If the President can ignore the laws passed by Congress, of what use
is Congress? The President can do whatever he chooses. Congress can
stand by and observe. Perhaps they might applaud or jeer. But in terms
of political power, Congress will be irrelevant. Probably, it will
become a kind of rubber-stamp or debating society. There are many such
faux congresses in tyrannies throughout history and around the globe.
Mr. Obama has equal contempt for the Supreme Court. In an act of
overbearing hubris, he excoriated Supreme Court Justices sitting
helplessly before him during the 2010 State of the Union
address—Justices who had not expected to be denounced and who were
prevented by the occasion from defending themselves. Mr. Obama condemned
them for restoring freedom of speech to corporations and unions.
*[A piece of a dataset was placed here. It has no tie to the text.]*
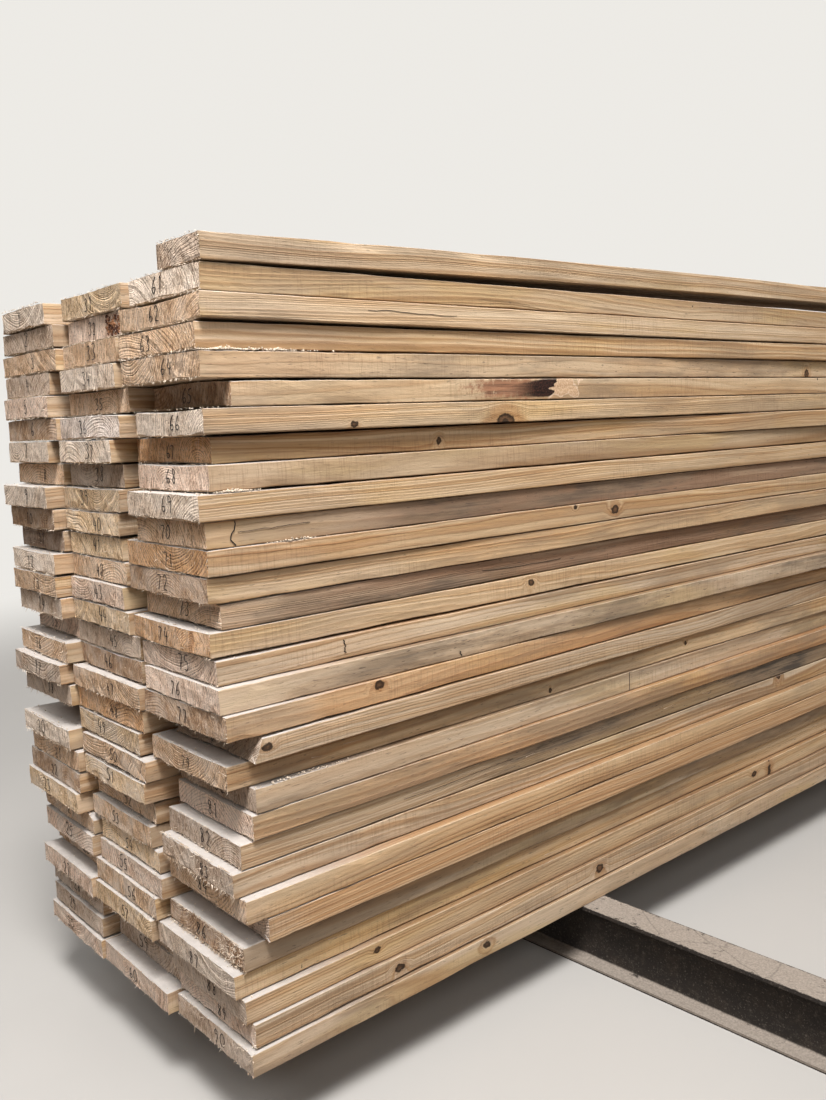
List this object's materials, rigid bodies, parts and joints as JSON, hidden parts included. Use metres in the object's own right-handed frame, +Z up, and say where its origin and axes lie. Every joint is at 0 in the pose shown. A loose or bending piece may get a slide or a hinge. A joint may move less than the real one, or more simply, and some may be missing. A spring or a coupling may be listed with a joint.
{
  "type": "stack of lumber",
  "caption": "Stack of sawn softwood boards laid flat in three columns with staggered ends, on two steel I-section bearers.",
  "frame": {"origin": "on the floor, below the middle of the stack's length and of the bearers' length", "axes": "+X along the boards, away from their near ends; +Y across the stack, from the right column to the left one; +Z up"},
  "size_m": [3.99, 1.5012, 1.3178],
  "materials": {
    "sawn_softwood": "rough sawn, weathered, with dust on what stands out",
    "dusty_steel": "dark, rust-stained and covered with pale dust on its upper faces"
  },
  "bodies": {
    "root": {"layer_01": "sawn_softwood", "layer_02": "sawn_softwood", "layer_03": "sawn_softwood", "layer_04": "sawn_softwood", "layer_05": "sawn_softwood", "layer_06": "sawn_softwood", "layer_07": "sawn_softwood", "layer_08": "sawn_softwood", "layer_09": "sawn_softwood", "layer_10": "sawn_softwood", "layer_11": "sawn_softwood", "layer_12": "sawn_softwood", "layer_13": "sawn_softwood", "layer_14": "sawn_softwood", "layer_15": "sawn_softwood", "layer_16": "sawn_softwood", "layer_17": "sawn_softwood", "layer_18": "sawn_softwood", "layer_19": "sawn_softwood", "layer_20": "sawn_softwood", "layer_21": "sawn_softwood", "layer_22": "sawn_softwood", "layer_23": "sawn_softwood", "layer_24": "sawn_softwood", "layer_25": "sawn_softwood", "layer_26": "sawn_softwood", "layer_27": "sawn_softwood", "layer_28": "sawn_softwood", "layer_29": "sawn_softwood", "layer_30": "sawn_softwood", "layer_31": "sawn_softwood", "bearer_near": "dusty_steel", "bearer_far": "dusty_steel"}
  },
  "joints": []
}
Ignoring two centuries of practice, President Obama made four recess
appointments in January 2012, when the Senate was not in recess. Three
courts have found that his appointments were unconstitutional, and the
Supreme Court has agreed to take up the case. If the Supreme Court finds
against him, what will Mr. Obama do?
We can get a hint by looking at how other parts of his Administration have dealt with Court decisions they did not like.
The Attorney General’s Office is the branch of government charged
with enforcing federal laws. After the Supreme Court struck down the key
provision of the Voting Rights Act of 1965, Attorney General Holder
announced that he would use other provisions of the act to get around
the Court’s decision.
The Supreme Court has defined the standard for sexual harassment as
“severe, pervasive, and objectively offensive” behavior to a “reasonable
person.” In open defiance of that ruling, the Obama Department of
Education has declared a new definition of sexual harassment for
colleges, that is, “any unwelcome conduct of a sexual nature,” including
“verbal conduct,” even if it is not objectively offensive—thus
reinforcing the reign of terror over sex on college campuses. If a young
man’s request for a date turns out to be unwelcome, he is guilty of
sexual harassment by definition.
The lack of respect for the Supreme Court by the Obama administration
is manifest. They feel bound by the Court’s decisions only if they
agree with them. If they disagree, it is deuces wild; they will embrace
any fiction that nullifies the Court’s decision.
The direction in which Mr. Obama is taking us would make possible the
following scenario. A Republican Congress is elected and repeals
Obamacare over a Democratic President’s veto. The President refuses to
enforce the repeal. The Supreme Court rules that the President’s refusal
is unconstitutional. The President denounces that ruling and refuses to
be bound by it.
If the President persists in rejecting all authority other than his
own, the denouement would depend on the side taken by the Armed Forces.
Whatever side that was, our national self-esteem would be unlikely to
recover from the blow of finding that we are living in a banana
republic.
The shocking fact is that our whole system of representative
government depends on it being led by an individual who believes in it;
who thinks it is valuable; who believes that a government dedicated to
the protection of individual rights is a noble ideal. What if he does
not?
Mr. Obama is moving our government away from its traditional system
of checks and balances and toward the one-man-rule that dominates third
world countries. He has said that he wants a
fair country—implying that, as it stands, the United States is
not a fair country—an unprecedented calumny committed against a country by its own leader.
What country does he think is more fair than the United States? He
has three long years left in which to turn us into a fair country. Where
does he intend to take us?
Mr. Obama got his conception of a fair country from his teachers. A fair country is an
unfree
country because it is regimented to prevent anyone from rising too
high. Their ideal is egalitarianism, the notion that no one should be
any better, higher, or richer than anyone else. Combined with a dollop
of totalitarianism, egalitarianism has replaced communism as the
dominant ideal in our most prestigious universities. Mr. Obama and his
colleagues are the product of those universities, and they have their
marching orders.
The most important point is that Mr. Obama does not consider himself
bound by the Constitution. He could not have made that more clear. He
has drawn a line in the concrete and we cannot ignore it.
Those who currently hold political office, and who want to keep our
system of government, need to act now. Surely, rejection of the
Constitution is grounds for impeachment and charges should be filed. In
addition, there are many other actions that Congressmen can and should
take—actions that will tell Mr. Obama that we have seen where he is
going and we will not let our country go without a fight.
At the close of the Constitutional Convention of 1787, Benjamin
Franklin was asked what form of government had been created. “A
republic,” he replied, “if you can keep it.”
We are losing it. If Mr. Obama’s reach for unprecedented power is not
stopped, that will be the end. Everyone who values his life and liberty
should find some way to say “No!” “Not now!” “Not yet!” “Not ever!”
M. Northrup Buechner is Associate Professor of Economics at St. John’s University, New York.